The room soon erupted in protests.
Meanwhile, the chaotic scene has created waves within Sanders’ massive Reddit community as well. Moderators are urging Sanders supporters to avoid the kind of language that could get them in trouble with the media.
“They’re expecting us to act this way. If we take the bait and react violently and/or with threats of violence, we play right into their hands,” one moderator wrote. “Remember, what would Bernie do?”
Setting aside the issue of violence, however, it’s a little ironic to see the Sanders campaign accusing the state party of rigging the contest. Sanders has often criticized party leaders for trying to subvert the will of the people. But in this case, it’s Clinton who won the Nevada caucus to begin with and Sanders who’s using the cryptic system of delegate math to gain the edge.
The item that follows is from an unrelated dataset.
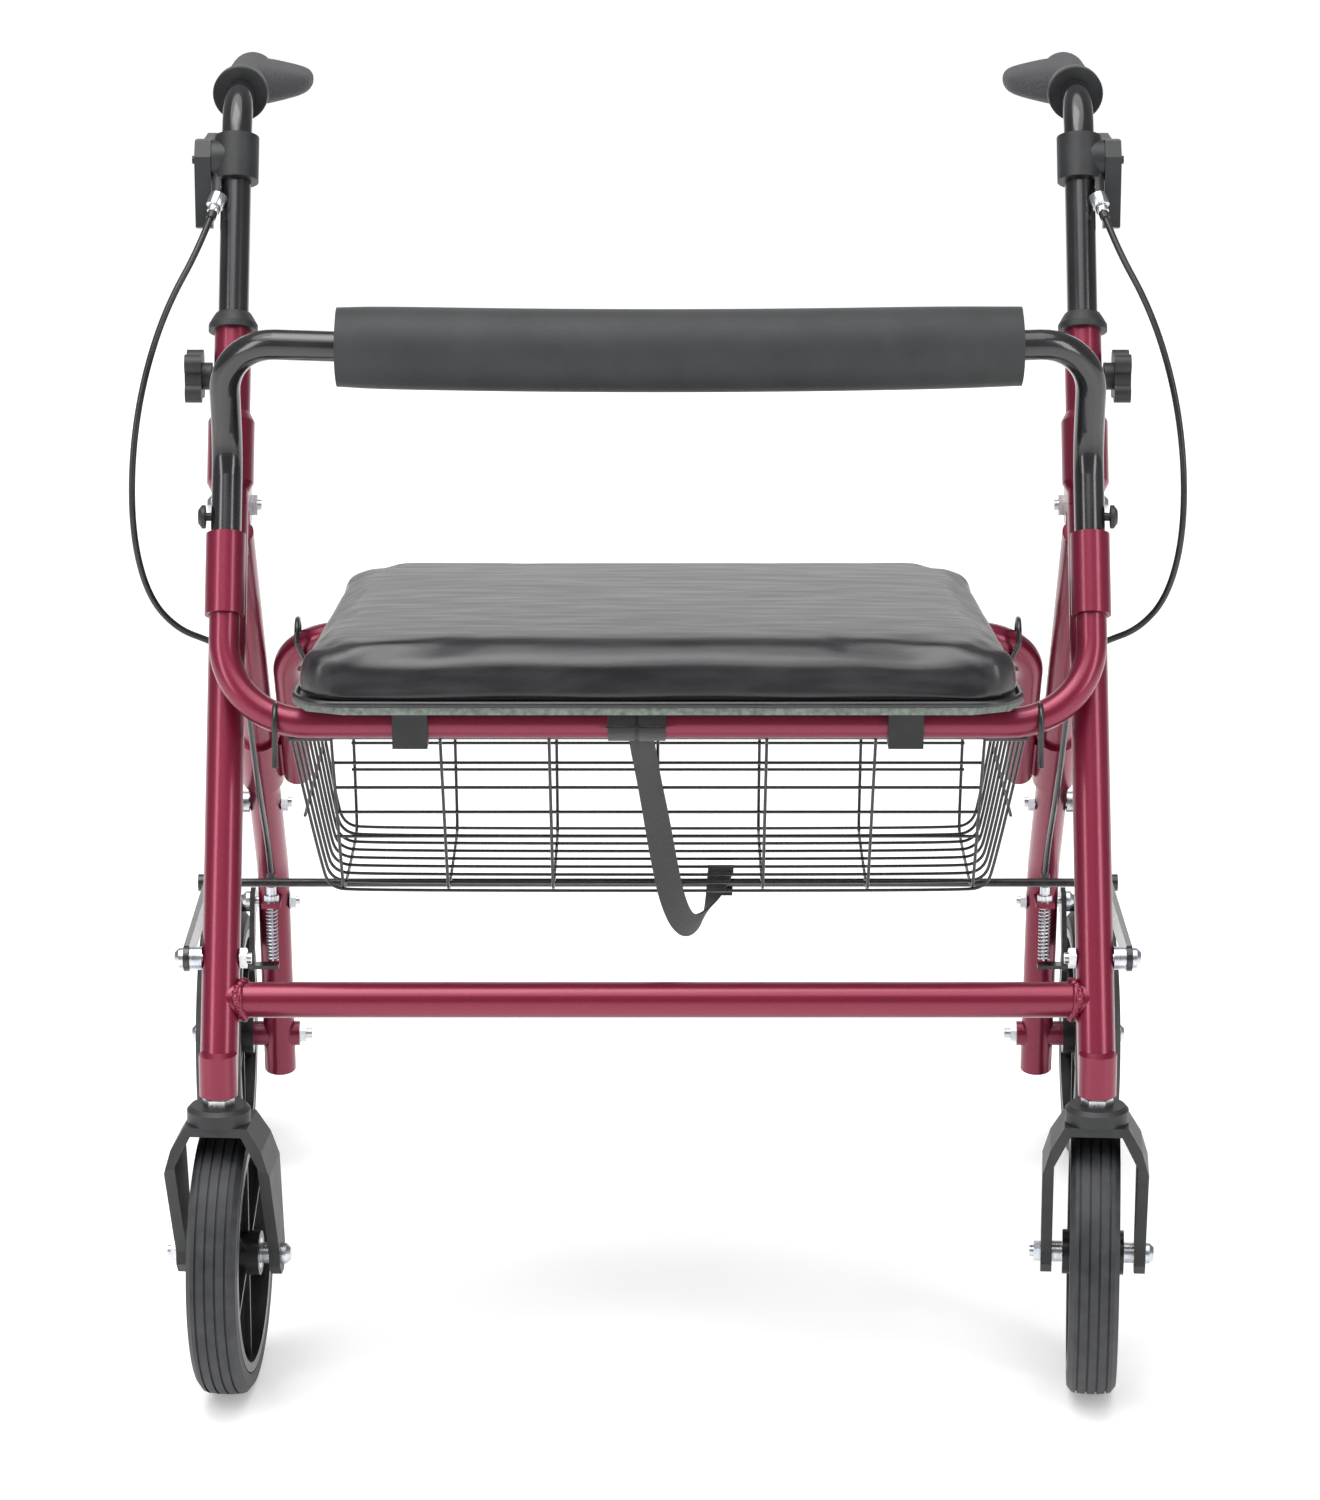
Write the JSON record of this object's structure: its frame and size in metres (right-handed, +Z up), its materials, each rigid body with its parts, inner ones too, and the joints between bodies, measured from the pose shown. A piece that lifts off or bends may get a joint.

On a related note: Anyone know where a girl can secure a hardhat for the convention in July?
Marco Rubio is mad as hell, and he’s not going to take it anymore.
Last night, in a Tweetstorm for the ages, the Florida Senator let loose a torrent of frustrations about what has been the most absurd election cycle in recent memory. And can you blame him?
It’s been a rough year for Rubio. Once thought to be the Republican party’s great hope, instead he spent this election cycle being repeatedly ridiculed for his height, his urge to stay well hydrated, his possibly overactive sweat glands, and more. He not only lost his home state of Florida, but he opted not to run for re-election to the Senate.
With the exception of his Marcorobot meltdown during the New Hampshire debate, the young Senator mostly retained his composure. But with just months left until he’s a private citizen again, Rubio is taking a note straight from the Donald Trump playbook, and telling it like it is on Twitter.
The flint to Rubio’s fire last night seemed to have been a Washington Post article alleging that he is “betwixt and between” on his next move.